This topic describes the usage limits of PyODPS 3 nodes and how to create a PyODPS 3 node in DataWorks.

Limits

  • Python 3 defines bytecode differently in its different subversions such as Python 3.7 and Python 3.8.

    MaxCompute is compatible with Python 3.7. A MaxCompute client that uses another subversion of Python 3 will return an error when it executes code with specific syntax. For example, a MaxCompute client that uses Python 3.8 will return an error when it executes code with the finally block syntax. We recommend that you use Python 3.7.

  • Each PyODPS 3 node can process a maximum of 50 MB data and can occupy a maximum of 1 GB memory. Otherwise, DataWorks terminates the PyODPS 3 node. Do not write code that will process an extra large amount of data in a PyODPS 3 node.
  • PyODPS 3 nodes can run on a shared resource group and an exclusive resource group for scheduling that is purchased after April 2020. If you create an exclusive resource group for scheduling before April 2020, submit a ticket to upgrade the resource group.

Create a PyODPS 3 node

  1. Go to the DataStudio page.
    1. Log on to the DataWorks console.
    2. In the left-side navigation pane, click Workspaces.
    3. In the top navigation bar, select the region where your workspace resides, find the workspace, and then click Data Analytics in the Actions column.
  2. Move the pointer over the Create icon and choose MaxCompute > PyODPS 3.
    Alternatively, click the required workflow under Business Flow, right-click MaxCompute, and choose Create > PyODPS 3.

    For more information about how to create a workflow, see Create a workflow.

  3. In the Create Node dialog box, set the Node Name and Location parameters.
    Note The node name must be 1 to 128 characters in length and can contain letters, digits, underscores (_), and periods (.).
  4. Click Commit.
  5. Edit and run the PyODPS 3 node.
    For example, if you want to use the execute_sql() method, you must specify runtime parameters for the SQL statements.
    hints={'odps.sql.python.version': 'cp37', 'odps.isolation.session.enable': True}
    If you want to use a user-defined function (UDF) for DataFrame, such as df.map, df.map_reduce, df.apply, and df.agg, specify the following settings:
    hints={'odps.isolation.session.enable': True}

    PyODPS determines the runtime environment of the UDF and commits SQL statements based on the Python version that the client uses. Assume that a public Python UDF is used to call DataFrame. When the client uses Python 3, statements are interpreted to Python 3. If the UDF executes a print statement specific to Python 2, the client returns the ScriptError error. For more information about how to reference a third-party package in a PyODPS 2 node, see Reference a third-party package in a PyODPS node.

  6. Click the Properties tab in the right-side navigation pane and set the scheduling properties for the node.
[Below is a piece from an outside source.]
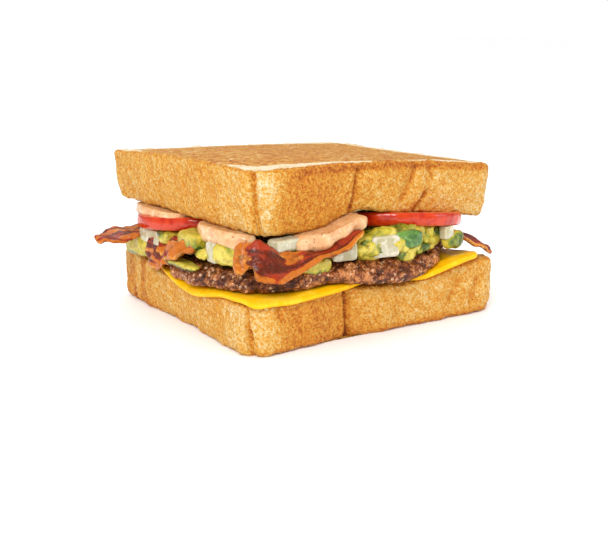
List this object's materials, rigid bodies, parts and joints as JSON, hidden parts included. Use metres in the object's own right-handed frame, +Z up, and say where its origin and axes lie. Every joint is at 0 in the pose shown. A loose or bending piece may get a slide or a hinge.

For more information, see Basic properties.
  7. Save and commit the node.
    Notice You must set the Rerun and Parent Nodes parameters before you can commit the node.
    1. Click the Save icon in the toolbar to save the node.
    2. Click the Commit icon in the toolbar.
    3. In the Commit Node dialog box, enter your comments in the Change description field.
    4. Click OK.
    In a workspace in standard mode, you must click Deploy in the upper-right corner after you commit the node. For more information, see Deploy a node.
  8. Test the node. For more information, see View auto triggered nodes.